DATASET EXTRACT
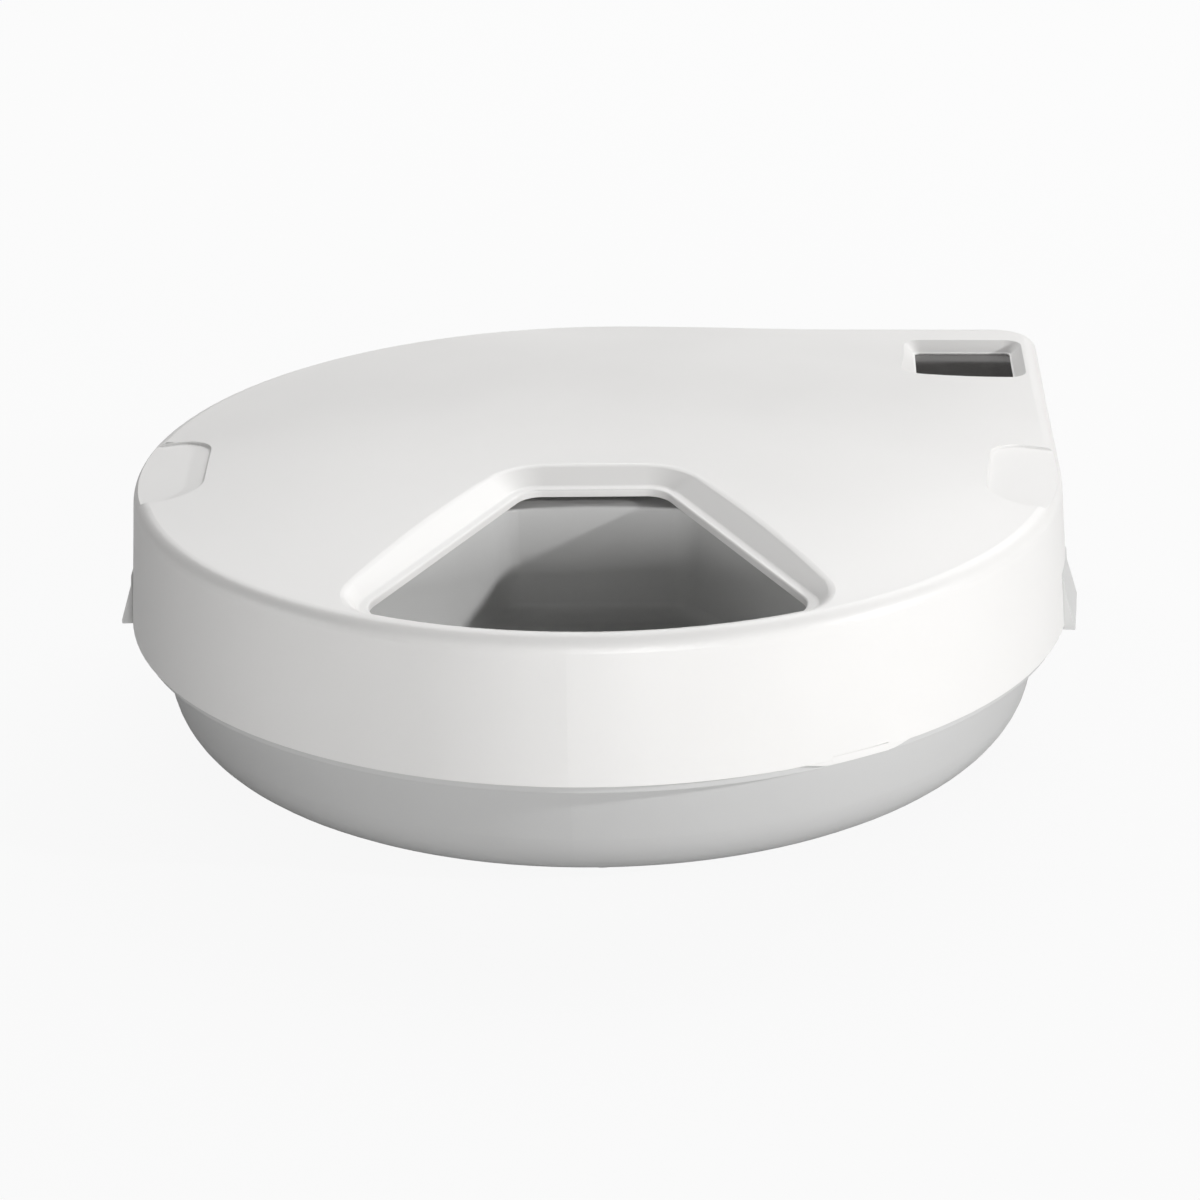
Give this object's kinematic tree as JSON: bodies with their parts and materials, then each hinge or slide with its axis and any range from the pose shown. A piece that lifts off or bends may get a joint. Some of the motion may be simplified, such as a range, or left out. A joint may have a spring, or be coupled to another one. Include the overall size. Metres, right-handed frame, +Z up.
{
  "type": "timed pet food feeder",
  "caption": "Round pet food dispenser with a rounded corner, domed lid with one sector-shaped opening, and a turning bowl of compartments driven by a hidden motor.",
  "frame": {"origin": "on the bowl's turning axis, at the height of the surface that the feet stand on", "axes": "+Z up along the bowl's axis; -Y towards the meal opening; the rounded timer corner lies towards +X +Y"},
  "size_m": [0.2824, 0.276, 0.0871],
  "materials": {
    "lid_white": "white gloss moulded plastic",
    "tub_grey": "mid grey satin moulded plastic",
    "tray_grey": "mid grey satin moulded plastic",
    "bowl_grey": "mid grey smooth food-grade plastic",
    "catch_grey": "mid grey satin moulded plastic",
    "window_tint": "dark tinted clear plastic",
    "rubber": "pale soft rubber",
    "steel": "bright plated steel",
    "acetal_white": "natural acetal",
    "bush_brass": "turned brass",
    "cover_black": "black moulded plastic",
    "motor_can": "plated motor can",
    "cell_wrap": "plain dark wrapped dry cells",
    "contact_nickel": "nickel plated spring steel",
    "board_green": "solder-masked circuit board",
    "display_glass": "plain liquid crystal panel with nothing shown",
    "button_grey": "soft grey button cap",
    "ice_blue": "pale blue blow-moulded pack filled with gel",
    "plug_white": "white moulded plug"
  },
  "bodies": {
    "base": {"base_tub": "tub_grey", "feet": "rubber", "inner_tray": "tray_grey", "pod_cover": "tray_grey", "spindle_bush": "bush_brass", "gearbox_cover": "cover_black", "gear_pins": "steel", "motor": "motor_can", "position_switch": "cover_black", "battery_cells": "cell_wrap", "battery_contacts": "contact_nickel", "circuit_board": "board_green", "display_panel": "display_glass", "screws": "steel"},
    "spindle": {"drive_spindle": "acetal_white", "spindle_gear": "acetal_white", "index_cam": "acetal_white"},
    "second_gear": {"gear_2": "acetal_white"},
    "first_gear": {"gear_1": "acetal_white"},
    "pinion": {"motor_pinion": "acetal_white"},
    "bowl": {"bowl": "bowl_grey"},
    "right_ice_pack": {"ice_pack_right": "ice_blue", "ice_plug_right": "plug_white"},
    "left_ice_pack": {"ice_pack_left": "ice_blue", "ice_plug_left": "plug_white"},
    "lid": {"lid": "lid_white", "display_window": "window_tint", "catch_pins": "steel"},
    "right_catch": {"catch_right": "catch_grey"},
    "left_catch": {"catch_left": "catch_grey"},
    "button_1": {"button_1": "button_grey"},
    "button_2": {"button_2": "button_grey"},
    "button_3": {"button_3": "button_grey"},
    "button_4": {"button_4": "button_grey"},
    "battery_door": {"battery_door": "tub_grey"}
  },
  "joints": [
    {"name": "lid_lift", "type": "slide", "parent": "base", "child": "lid", "axis": [0, 0, 1], "range_m": [0, 0.15]},
    {"name": "spindle_turn", "type": "hinge", "parent": "base", "child": "spindle", "pos_m": [0, 0, 0], "axis": [0, 0, 1], "continuous": true},
    {"name": "bowl_lift", "type": "slide", "parent": "spindle", "child": "bowl", "axis": [0, 0, 1], "range_m": [0, 0.08]},
    {"name": "right_ice_lift", "type": "slide", "parent": "base", "child": "right_ice_pack", "axis": [0, 0, 1], "range_m": [0, 0.04]},
    {"name": "left_ice_lift", "type": "slide", "parent": "base", "child": "left_ice_pack", "axis": [0, 0, 1], "range_m": [0, 0.04]},
    {"name": "second_gear_turn", "type": "hinge", "parent": "base", "child": "second_gear", "pos_m": [0.0125, 0.02165, 0.01], "axis": [0, 0, 1], "continuous": true},
    {"name": "first_gear_turn", "type": "hinge", "parent": "base", "child": "first_gear", "pos_m": [0.03069, 0.03215, 0.012], "axis": [0, 0, 1], "continuous": true},
    {"name": "pinion_turn", "type": "hinge", "parent": "base", "child": "pinion", "pos_m": [0.05169, 0.03215, 0.016], "axis": [0, 0, 1], "continuous": true},
    {"name": "right_catch_swing", "type": "hinge", "parent": "lid", "child": "right_catch", "pos_m": [0.13404, -0.01173, 0.0505], "axis": [-0.0872, -0.9962, 0], "range_deg": [0, 35], "stiffness_Nm_per_rad": 0.02, "springref_deg": -5.73},
    {"name": "left_catch_swing", "type": "hinge", "parent": "lid", "child": "left_catch", "pos_m": [-0.13404, -0.01173, 0.0505], "axis": [-0.0872, 0.9962, 0], "range_deg": [0, 35], "stiffness_Nm_per_rad": 0.02, "springref_deg": -5.73},
    {"name": "button_1_press", "type": "slide", "parent": "base", "child": "button_1", "axis": [0, 0, -1], "range_m": [0, 0.0008], "stiffness_N_per_m": 400, "springref_m": -0.0005},
    {"name": "button_2_press", "type": "slide", "parent": "base", "child": "button_2", "axis": [0, 0, -1], "range_m": [0, 0.0008], "stiffness_N_per_m": 400, "springref_m": -0.0005},
    {"name": "button_3_press", "type": "slide", "parent": "base", "child": "button_3", "axis": [0, 0, -1], "range_m": [0, 0.0008], "stiffness_N_per_m": 400, "springref_m": -0.0005},
    {"name": "button_4_press", "type": "slide", "parent": "base", "child": "button_4", "axis": [0, 0, -1], "range_m": [0, 0.0008], "stiffness_N_per_m": 400, "springref_m": -0.0005},
    {"name": "battery_door_slide", "type": "slide", "parent": "base", "child": "battery_door", "axis": [0, -1, 0], "range_m": [0, 0.015]}
  ],
  "couplings": [
    {"joint": "bowl_lift", "follows": "lid_lift", "ratio": 0.5},
    {"joint": "right_ice_lift", "follows": "lid_lift", "ratio": 0.2},
    {"joint": "left_ice_lift", "follows": "lid_lift", "ratio": 0.2},
    {"joint": "second_gear_turn", "follows": "spindle_turn", "ratio": -4},
    {"joint": "first_gear_turn", "follows": "spindle_turn", "ratio": 12.8},
    {"joint": "pinion_turn", "follows": "spindle_turn", "ratio": -40.96}
  ]
}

WHAT IS REQUIRED
Extract all of the data above without altering anything.

FINAL RESULT
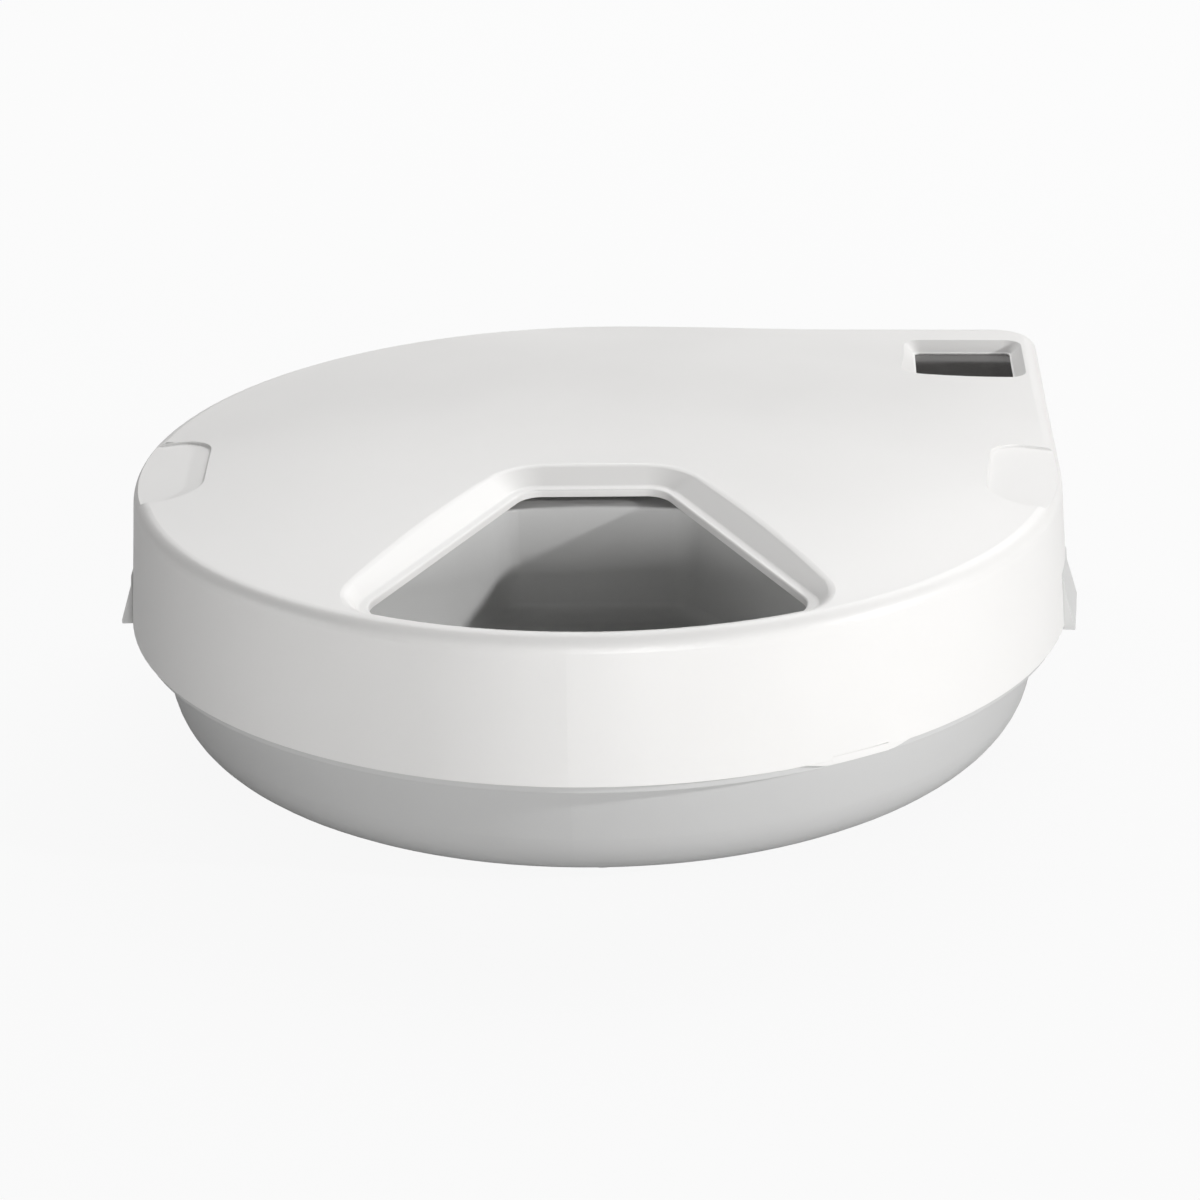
Give this object's kinematic tree as JSON: bodies with their parts and materials, then each hinge or slide with its axis and any range from the pose shown. A piece that lifts off or bends may get a joint. Some of the motion may be simplified, such as a range, or left out. A joint may have a spring, or be coupled to another one. Include the overall size. Metres, right-handed frame, +Z up.
{
  "type": "timed pet food feeder",
  "caption": "Round pet food dispenser with a rounded corner, domed lid with one sector-shaped opening, and a turning bowl of compartments driven by a hidden motor.",
  "frame": {"origin": "on the bowl's turning axis, at the height of the surface that the feet stand on", "axes": "+Z up along the bowl's axis; -Y towards the meal opening; the rounded timer corner lies towards +X +Y"},
  "size_m": [0.2824, 0.276, 0.0871],
  "materials": {
    "lid_white": "white gloss moulded plastic",
    "tub_grey": "mid grey satin moulded plastic",
    "tray_grey": "mid grey satin moulded plastic",
    "bowl_grey": "mid grey smooth food-grade plastic",
    "catch_grey": "mid grey satin moulded plastic",
    "window_tint": "dark tinted clear plastic",
    "rubber": "pale soft rubber",
    "steel": "bright plated steel",
    "acetal_white": "natural acetal",
    "bush_brass": "turned brass",
    "cover_black": "black moulded plastic",
    "motor_can": "plated motor can",
    "cell_wrap": "plain dark wrapped dry cells",
    "contact_nickel": "nickel plated spring steel",
    "board_green": "solder-masked circuit board",
    "display_glass": "plain liquid crystal panel with nothing shown",
    "button_grey": "soft grey button cap",
    "ice_blue": "pale blue blow-moulded pack filled with gel",
    "plug_white": "white moulded plug"
  },
  "bodies": {
    "base": {"base_tub": "tub_grey", "feet": "rubber", "inner_tray": "tray_grey", "pod_cover": "tray_grey", "spindle_bush": "bush_brass", "gearbox_cover": "cover_black", "gear_pins": "steel", "motor": "motor_can", "position_switch": "cover_black", "battery_cells": "cell_wrap", "battery_contacts": "contact_nickel", "circuit_board": "board_green", "display_panel": "display_glass", "screws": "steel"},
    "spindle": {"drive_spindle": "acetal_white", "spindle_gear": "acetal_white", "index_cam": "acetal_white"},
    "second_gear": {"gear_2": "acetal_white"},
    "first_gear": {"gear_1": "acetal_white"},
    "pinion": {"motor_pinion": "acetal_white"},
    "bowl": {"bowl": "bowl_grey"},
    "right_ice_pack": {"ice_pack_right": "ice_blue", "ice_plug_right": "plug_white"},
    "left_ice_pack": {"ice_pack_left": "ice_blue", "ice_plug_left": "plug_white"},
    "lid": {"lid": "lid_white", "display_window": "window_tint", "catch_pins": "steel"},
    "right_catch": {"catch_right": "catch_grey"},
    "left_catch": {"catch_left": "catch_grey"},
    "button_1": {"button_1": "button_grey"},
    "button_2": {"button_2": "button_grey"},
    "button_3": {"button_3": "button_grey"},
    "button_4": {"button_4": "button_grey"},
    "battery_door": {"battery_door": "tub_grey"}
  },
  "joints": [
    {"name": "lid_lift", "type": "slide", "parent": "base", "child": "lid", "axis": [0, 0, 1], "range_m": [0, 0.15]},
    {"name": "spindle_turn", "type": "hinge", "parent": "base", "child": "spindle", "pos_m": [0, 0, 0], "axis": [0, 0, 1], "continuous": true},
    {"name": "bowl_lift", "type": "slide", "parent": "spindle", "child": "bowl", "axis": [0, 0, 1], "range_m": [0, 0.08]},
    {"name": "right_ice_lift", "type": "slide", "parent": "base", "child": "right_ice_pack", "axis": [0, 0, 1], "range_m": [0, 0.04]},
    {"name": "left_ice_lift", "type": "slide", "parent": "base", "child": "left_ice_pack", "axis": [0, 0, 1], "range_m": [0, 0.04]},
    {"name": "second_gear_turn", "type": "hinge", "parent": "base", "child": "second_gear", "pos_m": [0.0125, 0.02165, 0.01], "axis": [0, 0, 1], "continuous": true},
    {"name": "first_gear_turn", "type": "hinge", "parent": "base", "child": "first_gear", "pos_m": [0.03069, 0.03215, 0.012], "axis": [0, 0, 1], "continuous": true},
    {"name": "pinion_turn", "type": "hinge", "parent": "base", "child": "pinion", "pos_m": [0.05169, 0.03215, 0.016], "axis": [0, 0, 1], "continuous": true},
    {"name": "right_catch_swing", "type": "hinge", "parent": "lid", "child": "right_catch", "pos_m": [0.13404, -0.01173, 0.0505], "axis": [-0.0872, -0.9962, 0], "range_deg": [0, 35], "stiffness_Nm_per_rad": 0.02, "springref_deg": -5.73},
    {"name": "left_catch_swing", "type": "hinge", "parent": "lid", "child": "left_catch", "pos_m": [-0.13404, -0.01173, 0.0505], "axis": [-0.0872, 0.9962, 0], "range_deg": [0, 35], "stiffness_Nm_per_rad": 0.02, "springref_deg": -5.73},
    {"name": "button_1_press", "type": "slide", "parent": "base", "child": "button_1", "axis": [0, 0, -1], "range_m": [0, 0.0008], "stiffness_N_per_m": 400, "springref_m": -0.0005},
    {"name": "button_2_press", "type": "slide", "parent": "base", "child": "button_2", "axis": [0, 0, -1], "range_m": [0, 0.0008], "stiffness_N_per_m": 400, "springref_m": -0.0005},
    {"name": "button_3_press", "type": "slide", "parent": "base", "child": "button_3", "axis": [0, 0, -1], "range_m": [0, 0.0008], "stiffness_N_per_m": 400, "springref_m": -0.0005},
    {"name": "button_4_press", "type": "slide", "parent": "base", "child": "button_4", "axis": [0, 0, -1], "range_m": [0, 0.0008], "stiffness_N_per_m": 400, "springref_m": -0.0005},
    {"name": "battery_door_slide", "type": "slide", "parent": "base", "child": "battery_door", "axis": [0, -1, 0], "range_m": [0, 0.015]}
  ],
  "couplings": [
    {"joint": "bowl_lift", "follows": "lid_lift", "ratio": 0.5},
    {"joint": "right_ice_lift", "follows": "lid_lift", "ratio": 0.2},
    {"joint": "left_ice_lift", "follows": "lid_lift", "ratio": 0.2},
    {"joint": "second_gear_turn", "follows": "spindle_turn", "ratio": -4},
    {"joint": "first_gear_turn", "follows": "spindle_turn", "ratio": 12.8},
    {"joint": "pinion_turn", "follows": "spindle_turn", "ratio": -40.96}
  ]
}